>> Start

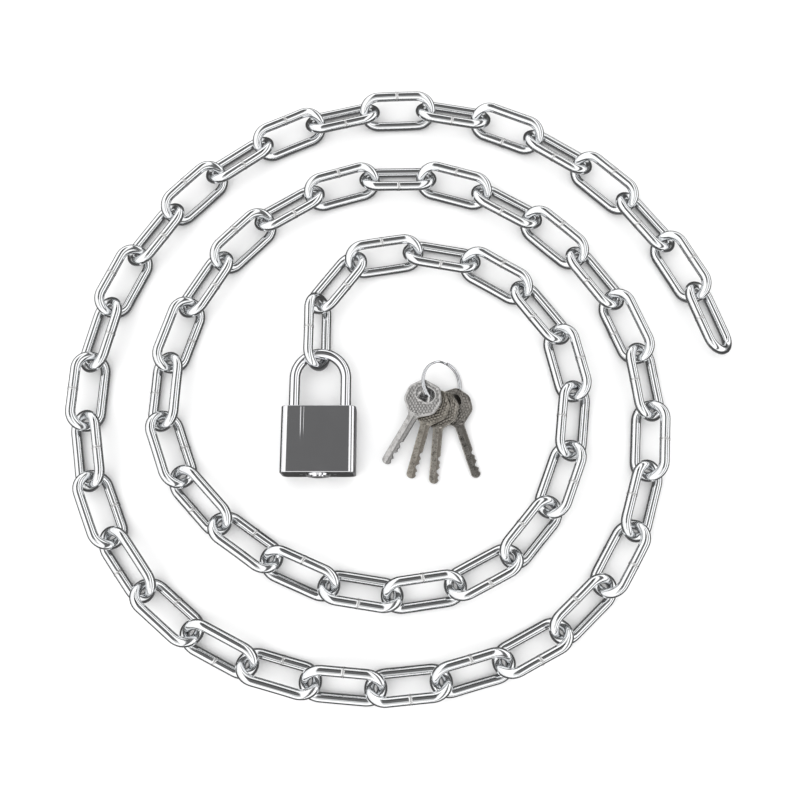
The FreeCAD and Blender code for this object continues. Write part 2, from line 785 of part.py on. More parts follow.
def key_placement(bearing, aside, turn, dip, roll):
    """Where a key hangs: its hole's middle lies aside of the ring's wire at the bearing."""
    ring = ring_placement()
    angle = math.radians(bearing)
    reach = size("ring_radius")
    crossing = ring.multVec(Vector(reach * math.cos(angle), reach * math.sin(angle), 0))
    lie = Rotation(Vector(0, 0, 1), -90 + turn)
    lie = lie.multiply(Rotation(Vector(0, 1, 0), dip))
    lie = lie.multiply(Rotation(Vector(1, 0, 0), roll))
    return Placement(crossing - lie.multVec(Vector(0, aside, 0)), lie)


def keys(master):
    nodes = []
    for name, *lie in KEYS:
        key = doc.addObject("Part::Feature", name)
        key.Shape = master.Shape.copy()
        key.Placement = key_placement(*lie)
        nodes.append(key)
    return nodes


# ---------------------------------------------------------------- build and save


def build():
    nodes = [
        lock_case(), core_block(), bottom_plate(), keyway_collar(), plate_rivets(),
        shackle(), shackle_keeper(), shackle_spring(), latch(), latch_spring(),
        plug(), cam(), key_pins(), driver_pins(), pin_springs(), pin_caps(), key_ring(),
    ]
    link = link_master()
    key = key_master()
    doc.recompute()
    nodes += chain(link) + keys(key)
    doc.recompute()
    return nodes


def check(nodes):
    for item in doc.Objects:
        if "Invalid" in item.State or "Error" in item.State:
            raise RuntimeError(f"{item.Label} failed: {item.State}")
    for node in nodes:
        if node.Shape.isNull() or not node.Shape.isValid():
            raise RuntimeError(f"{node.Label} has no valid shape")
        if not node.Shape.Solids:
            raise RuntimeError(f"{node.Label} has no solid")


def save(nodes):
    os.makedirs("parts", exist_ok=True)
    for node in nodes:
        node.Shape.exportStep(f"parts/{node.Label}.step")


NODES = build()
check(NODES)
save(NODES)
print(len(NODES), "nodes")
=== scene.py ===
import json
import math

import bmesh
import bpy
import numpy as np
from mathutils import Matrix, Vector
from mathutils.geometry import delaunay_2d_cdt


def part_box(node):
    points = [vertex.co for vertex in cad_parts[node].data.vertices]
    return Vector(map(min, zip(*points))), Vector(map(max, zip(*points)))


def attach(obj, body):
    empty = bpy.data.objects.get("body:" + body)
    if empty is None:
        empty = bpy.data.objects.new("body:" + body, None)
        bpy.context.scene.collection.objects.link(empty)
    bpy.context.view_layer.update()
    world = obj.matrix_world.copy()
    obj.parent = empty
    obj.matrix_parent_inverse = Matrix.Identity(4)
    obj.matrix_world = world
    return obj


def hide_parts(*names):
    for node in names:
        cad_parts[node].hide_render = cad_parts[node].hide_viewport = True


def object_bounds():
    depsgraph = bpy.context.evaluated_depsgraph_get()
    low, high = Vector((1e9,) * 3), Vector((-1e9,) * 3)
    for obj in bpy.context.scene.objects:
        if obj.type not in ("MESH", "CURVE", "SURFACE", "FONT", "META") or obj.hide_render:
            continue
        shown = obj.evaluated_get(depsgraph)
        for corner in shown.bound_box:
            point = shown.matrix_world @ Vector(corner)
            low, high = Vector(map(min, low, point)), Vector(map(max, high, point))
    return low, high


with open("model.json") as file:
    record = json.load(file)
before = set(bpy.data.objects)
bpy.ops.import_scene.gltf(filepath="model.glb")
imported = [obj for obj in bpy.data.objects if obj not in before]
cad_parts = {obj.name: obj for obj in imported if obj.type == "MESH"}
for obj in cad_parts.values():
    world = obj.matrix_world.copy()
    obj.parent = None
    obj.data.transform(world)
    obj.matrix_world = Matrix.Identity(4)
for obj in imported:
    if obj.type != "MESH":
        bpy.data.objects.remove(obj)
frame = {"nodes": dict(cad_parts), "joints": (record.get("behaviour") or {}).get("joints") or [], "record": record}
cad_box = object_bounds()

MM = 0.001
JOINTS = {joint["name"]: joint for joint in frame["joints"]}
LINK_NODES = sorted(name for name in frame["nodes"] if name.startswith("link_"))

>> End

### Task to carry out
Reproduce all the data word for word.

### Completed exercise
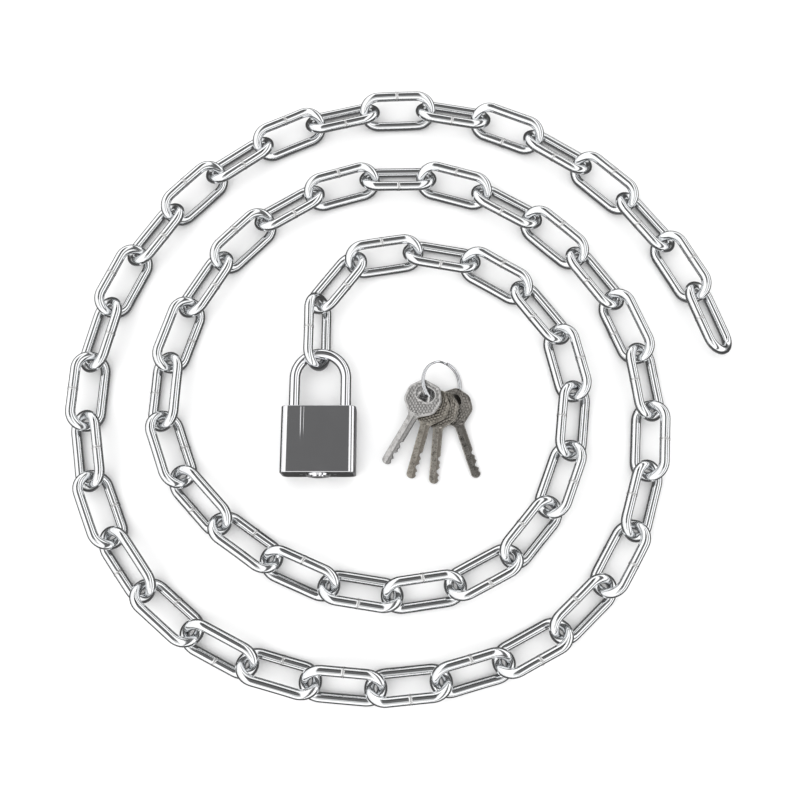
The FreeCAD and Blender code for this object continues. Write part 2, from line 785 of part.py on. More parts follow.
def key_placement(bearing, aside, turn, dip, roll):
    """Where a key hangs: its hole's middle lies aside of the ring's wire at the bearing."""
    ring = ring_placement()
    angle = math.radians(bearing)
    reach = size("ring_radius")
    crossing = ring.multVec(Vector(reach * math.cos(angle), reach * math.sin(angle), 0))
    lie = Rotation(Vector(0, 0, 1), -90 + turn)
    lie = lie.multiply(Rotation(Vector(0, 1, 0), dip))
    lie = lie.multiply(Rotation(Vector(1, 0, 0), roll))
    return Placement(crossing - lie.multVec(Vector(0, aside, 0)), lie)


def keys(master):
    nodes = []
    for name, *lie in KEYS:
        key = doc.addObject("Part::Feature", name)
        key.Shape = master.Shape.copy()
        key.Placement = key_placement(*lie)
        nodes.append(key)
    return nodes


# ---------------------------------------------------------------- build and save


def build():
    nodes = [
        lock_case(), core_block(), bottom_plate(), keyway_collar(), plate_rivets(),
        shackle(), shackle_keeper(), shackle_spring(), latch(), latch_spring(),
        plug(), cam(), key_pins(), driver_pins(), pin_springs(), pin_caps(), key_ring(),
    ]
    link = link_master()
    key = key_master()
    doc.recompute()
    nodes += chain(link) + keys(key)
    doc.recompute()
    return nodes


def check(nodes):
    for item in doc.Objects:
        if "Invalid" in item.State or "Error" in item.State:
            raise RuntimeError(f"{item.Label} failed: {item.State}")
    for node in nodes:
        if node.Shape.isNull() or not node.Shape.isValid():
            raise RuntimeError(f"{node.Label} has no valid shape")
        if not node.Shape.Solids:
            raise RuntimeError(f"{node.Label} has no solid")


def save(nodes):
    os.makedirs("parts", exist_ok=True)
    for node in nodes:
        node.Shape.exportStep(f"parts/{node.Label}.step")


NODES = build()
check(NODES)
save(NODES)
print(len(NODES), "nodes")
=== scene.py ===
import json
import math

import bmesh
import bpy
import numpy as np
from mathutils import Matrix, Vector
from mathutils.geometry import delaunay_2d_cdt


def part_box(node):
    points = [vertex.co for vertex in cad_parts[node].data.vertices]
    return Vector(map(min, zip(*points))), Vector(map(max, zip(*points)))


def attach(obj, body):
    empty = bpy.data.objects.get("body:" + body)
    if empty is None:
        empty = bpy.data.objects.new("body:" + body, None)
        bpy.context.scene.collection.objects.link(empty)
    bpy.context.view_layer.update()
    world = obj.matrix_world.copy()
    obj.parent = empty
    obj.matrix_parent_inverse = Matrix.Identity(4)
    obj.matrix_world = world
    return obj


def hide_parts(*names):
    for node in names:
        cad_parts[node].hide_render = cad_parts[node].hide_viewport = True


def object_bounds():
    depsgraph = bpy.context.evaluated_depsgraph_get()
    low, high = Vector((1e9,) * 3), Vector((-1e9,) * 3)
    for obj in bpy.context.scene.objects:
        if obj.type not in ("MESH", "CURVE", "SURFACE", "FONT", "META") or obj.hide_render:
            continue
        shown = obj.evaluated_get(depsgraph)
        for corner in shown.bound_box:
            point = shown.matrix_world @ Vector(corner)
            low, high = Vector(map(min, low, point)), Vector(map(max, high, point))
    return low, high


with open("model.json") as file:
    record = json.load(file)
before = set(bpy.data.objects)
bpy.ops.import_scene.gltf(filepath="model.glb")
imported = [obj for obj in bpy.data.objects if obj not in before]
cad_parts = {obj.name: obj for obj in imported if obj.type == "MESH"}
for obj in cad_parts.values():
    world = obj.matrix_world.copy()
    obj.parent = None
    obj.data.transform(world)
    obj.matrix_world = Matrix.Identity(4)
for obj in imported:
    if obj.type != "MESH":
        bpy.data.objects.remove(obj)
frame = {"nodes": dict(cad_parts), "joints": (record.get("behaviour") or {}).get("joints") or [], "record": record}
cad_box = object_bounds()

MM = 0.001
JOINTS = {joint["name"]: joint for joint in frame["joints"]}
LINK_NODES = sorted(name for name in frame["nodes"] if name.startswith("link_"))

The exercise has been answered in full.